Les débuts dans la vie de la petite Maria sont très durs et le passage par l'orphelinat pouvait nous faire craindre le pire, mais non, c'est le moment où l'auteur nous laisse souffler un peu car l'accent est mis sur la vigueur et l'appétit d'émerveillement intact des enfants.


Un des plus beaux personnages est le menuisier de l'orphelinat, il sait tout faire et la magie crépite de ses mains, captivant les petits pour des instants hors du temps. Il recrée des mondes à partir de rien, quelques matériaux glanés , il en fait une cosmogonie et joue de son talent pour être le démiurge qui fera d'une maigre journée un spectacle .
C'est fort, cette crique de tendresse humaine créée par quelques adultes pétris dans la bonne pâte, par la grâce du hasard.


Cette tendresse de Bortnikov m'a fait toutefois plisser des yeux, comme un souriceau invité à l'anniversaire d'un matou. Ce petit doute qui taraude, humhum. Et de fait, ces câlineries félines de chattemite n'étaient destinées qu'à nous attendrir les flancs pour mieux nous précipiter dans la marmite d'une histoire terrible. Froid , faim, enfant, le trio infernal brutalise en nous cette part qui fait du plus petit sa priorité, cet élan puissant qui pousse à prendre soin de la vie à peine émergée. Il faudra vivre plusieurs morts par procuration et lâcher les mains, une par une.


J'ai été plus réticente sur la forme, refus d'obstacle devant cette prosodie martelante, alternant sans relâche points d'exclamation et points de suspension. A part mamaman quand elle m' envoie une carte de bonne année je ne connais personne qui écrive avec autant de points d'exclamation ( mamaman aurait pu être écrivain russe ) . Peut-être cette méthode syncopée prendrait -elle tout son sens en étant scandée ? avec l'accent russe ?? trégorrois (dans le chaloupé on est pas mal) ????.....

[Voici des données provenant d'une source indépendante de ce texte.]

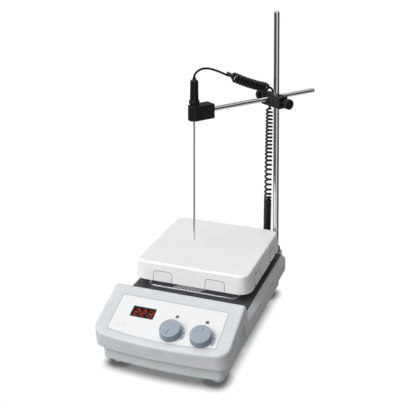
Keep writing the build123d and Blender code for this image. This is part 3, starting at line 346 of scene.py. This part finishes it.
finish_of = {
    "upper_housing": housing_grey,
    "lower_tub": tub_grey,
    "deck_plate": deck_grey,
    "feet": foot_grey,
    "screws": screw_metal,
    "overlay_panel": overlay_white,
    "display_window": window_lens,
    "display_module": display_black,
    "display_digits": digit_red,
    "indicator_lenses": lamp_lens,
    "display_board": board_green,
    "potentiometers": component_metal,
    "work_plate": plate_white,
    "skirt_tabs": tab_white,
    "plate_posts": shaft_metal,
    "heating_element": heater_metal,
    "insulation_pad": insulation,
    "insulation_cover": bright_sheet,
    "plate_sensor": screw_metal,
    "heat_shield_pan": tray_sheet,
    "motor_bracket": component_metal,
    "motor_can": component_metal,
    "motor_stator": core_dark,
    "motor_bearings": bearing_metal,
    "main_board": board_green,
    "power_transformer": core_dark,
    "ribbon_cable": ribbon_grey,
    "terminal_block": block_cream,
    "wiring": sleeve_white,
    "mains_inlet": black_plastic,
    "switch_frame": black_plastic,
    "sensor_socket": black_plastic,
    "sensor_plug": black_plastic,
    "heat_knob": knob_cap,
    "heat_pointer": pointer_dark,
    "heat_shaft": shaft_metal,
    "speed_knob": knob_cap,
    "speed_pointer": pointer_dark,
    "speed_shaft": shaft_metal,
    "motor_rotor": core_dark,
    "motor_shaft": shaft_metal,
    "magnet_carrier": component_metal,
    "drive_magnets": magnet_metal,
    "power_rocker": rocker_black,
    "support_rod": rod_metal,
    "rod_collar": grip_black,
    "clamp_block": grip_black,
    "rod_thumb_screw": grip_black,
    "arm_thumb_screw": grip_black,
    "cross_arm": rod_metal,
    "probe_holder": grip_black,
    "holder_screw": screw_metal,
    "probe_handle": grip_black,
    "probe_sheath": sheath_metal,
}
for node, material in finish_of.items():
    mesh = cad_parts[node].data
    mesh.materials.clear()
    mesh.materials.append(material)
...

J'ai peut-être aussi été déstabilisée car j'aime à conforter mes clichés les plus usés, et je pensais probablement retrouver une écriture plus sobre, le feeling écrivain- officier russe-contemporain, viril et chauve, façon Zakhar Prilepine (aux positions idéologiques qui font tiquer mais qui a une écriture percutante) : j'étais prête pour une nouvelle rafale yeux bleus glacés- sourire coincé KGB- écriture vodka Balkan 176 au plus près du poil.


Mais l'écriture à explosion modèle Bortnikov , et sa kalach' à "!" et "...", en dépit ou grâce à son hémorragie ponctuative, nous tient au final dans sa ligne de mire.
Certaines images ont une persistance rétinienne , elles rechignent à quitter les territoires mentaux qu'elles ont colonisés à coups de pistolet à clous exclamatifs .
Humbles et dignes, tous ces personnages nous restent en mémoire, découpés sur la neige dans le soleil froid, ou dans la pénombre des caves de Leningrad.

Merci à Babelio et aux éditions Rivage pour ce rude voyage dans L Histoire.